There’s more than mere craftsmanship on display; it’s skill wed with that sense of obligation to readers, a commitment to using language to help them think differently and more deeply about what they see on the page. Hold the Dark seems more in keeping with the work of [Cormac] McCarthy… and maybe in a similar line to that of Robert Stone. Regardless, it’s one of the best novels I’ve read this year.

— Dominic Preziosi - Commonweal

Utterly brilliant… Hold the Dark is that rarest of literary beasts: a novel whose sentences gleam like gemstones but whose pages carry you along like a bullet train…

— Michael Lokesson - Los Angeles Review of Books

Hold the Dark is a mystery novel with all the right ingredients: tough characters, beautifully dangerous landscapes, revenge, a detective on the chase, a husband going after his wife, and enough bullet casings to rattle in the mind long after the story is finished.

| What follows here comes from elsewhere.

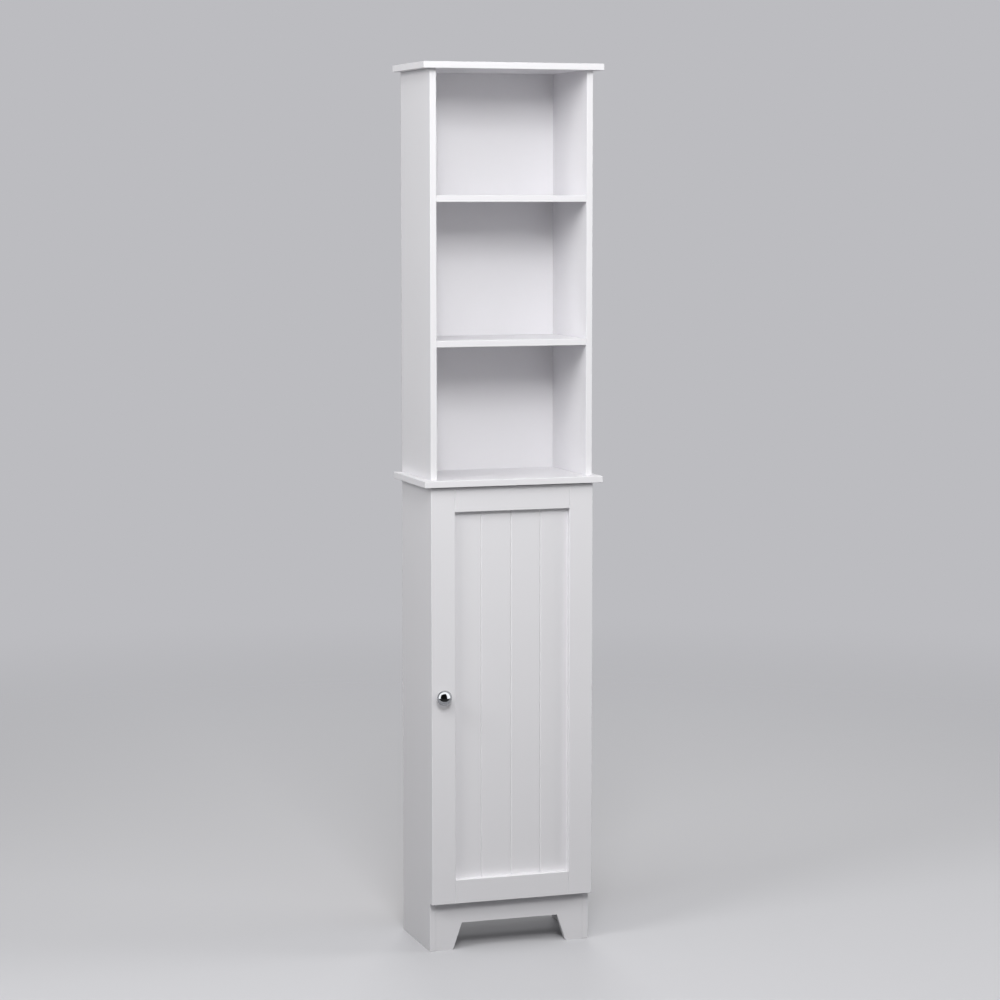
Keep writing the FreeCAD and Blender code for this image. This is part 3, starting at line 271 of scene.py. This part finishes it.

— Washington Review of Books

In this eerie novel, set in a remote, icy village in Alaska, a haunted former nature writer named Russell Core is summoned to hunt a wolf that has apparently snatched a six-year-old, and retrieve the boy’s bones. Core begins his task only to discover the boy’s body frozen in a root cellar. The boy’s father returns from fighting in an unspecified war and embarks on a bloody campaign of vengeance. GIRALD’S UNRELENTING, PERFECTLY PACED PROSE WHIPS THE BOOK ALONG TO AN UNNERVING CONCLUSION. By the end, we feel, as Core does “that man belongs neither in civilization nor nature—because we are aberrations between two states of being.